I then went to see Tom Parry who was BRILLO, especially in the face of some, let's say "boisterous", older people who clearly thought they were co-starring in the show. He dealt with it very well and was EXTREMELY funny throughout. I then went and found Steve, who was with Tamsyn and Jo from Northampton, had a beer, and then we went to see Josie Long doing her new show up at The Stand. She also was very good - it's almost as if only going to see people you've seen before is a way of ensuring you see stuff you're going to like when you're on a time limit.

And talking of people I'd seen before, my final show of the trip - after dropping into The City Cafe to do a pub quiz and to get Steve his tea - was Steve Lamacq's "Going Deaf For A Living" which has come on A LOT since the last time we saw it - it was GRATE then, but this time it was super tight, full of LOADS more gags, a lot less audience participation, and felt like a Proper Show all round. It was ACE!
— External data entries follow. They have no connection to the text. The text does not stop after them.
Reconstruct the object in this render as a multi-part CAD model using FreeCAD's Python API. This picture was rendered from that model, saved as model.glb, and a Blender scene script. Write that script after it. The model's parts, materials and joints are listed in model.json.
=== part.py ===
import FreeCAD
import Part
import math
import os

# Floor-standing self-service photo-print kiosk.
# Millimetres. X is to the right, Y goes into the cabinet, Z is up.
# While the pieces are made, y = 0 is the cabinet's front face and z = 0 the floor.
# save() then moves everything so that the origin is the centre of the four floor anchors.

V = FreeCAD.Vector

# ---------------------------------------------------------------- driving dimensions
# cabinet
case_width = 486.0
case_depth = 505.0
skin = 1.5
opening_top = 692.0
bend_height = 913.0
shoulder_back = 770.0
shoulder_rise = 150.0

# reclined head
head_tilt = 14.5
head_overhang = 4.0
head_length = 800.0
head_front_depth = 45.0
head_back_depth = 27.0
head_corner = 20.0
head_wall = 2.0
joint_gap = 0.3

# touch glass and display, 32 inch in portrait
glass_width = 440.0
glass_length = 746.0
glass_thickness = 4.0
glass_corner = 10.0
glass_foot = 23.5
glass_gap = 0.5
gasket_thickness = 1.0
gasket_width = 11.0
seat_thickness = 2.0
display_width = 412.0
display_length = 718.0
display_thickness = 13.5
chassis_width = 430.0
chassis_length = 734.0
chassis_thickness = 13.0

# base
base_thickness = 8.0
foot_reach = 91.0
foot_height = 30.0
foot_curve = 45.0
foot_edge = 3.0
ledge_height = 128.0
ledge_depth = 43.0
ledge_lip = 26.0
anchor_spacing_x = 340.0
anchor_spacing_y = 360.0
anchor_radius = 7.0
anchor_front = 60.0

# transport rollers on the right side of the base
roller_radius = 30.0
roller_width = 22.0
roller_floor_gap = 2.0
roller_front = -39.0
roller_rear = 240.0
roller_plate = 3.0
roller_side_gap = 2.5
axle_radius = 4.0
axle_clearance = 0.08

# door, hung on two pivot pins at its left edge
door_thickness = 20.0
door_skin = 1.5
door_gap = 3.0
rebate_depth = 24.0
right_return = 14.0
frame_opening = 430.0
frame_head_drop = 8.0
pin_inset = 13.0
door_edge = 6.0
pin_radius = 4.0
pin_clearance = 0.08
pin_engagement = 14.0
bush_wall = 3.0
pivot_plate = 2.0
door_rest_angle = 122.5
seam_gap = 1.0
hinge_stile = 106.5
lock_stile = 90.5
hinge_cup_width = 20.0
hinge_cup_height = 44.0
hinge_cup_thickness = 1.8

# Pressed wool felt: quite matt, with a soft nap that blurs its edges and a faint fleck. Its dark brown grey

After the show I sat in the Teviot Lounge upstairs for a little while and had a moment of PROFOUND NOSTALGIA as I realised I was sitting at the same window that I'd sat at 29 years ago on the final night of my first ever trip to The Fringe. A LOT has changed since then, but the building is still pretty much the same and the motivating forces of the Fringe - BEER and LARKS - are unaltered.

Next morning I was heading back alone, accompanied by a carriage full of various VERY POSH LADIES, mostly in their sixties, who talked Very Loudly And Confidently all the way back. I tell you what, if anybody ever suggests that a private education encourages intelligence, get them to travel First Class on a long journey and MARVEL at the fact that Posh People are utterly incapable of understanding how seat numbers work!

I got home TIRED but full of GOOD TIMES, and also very pleased to discover that it's possible to enjoy The Fringe without having to spend a fortnight, and several thousand pounds, doing your own show! Hoorah!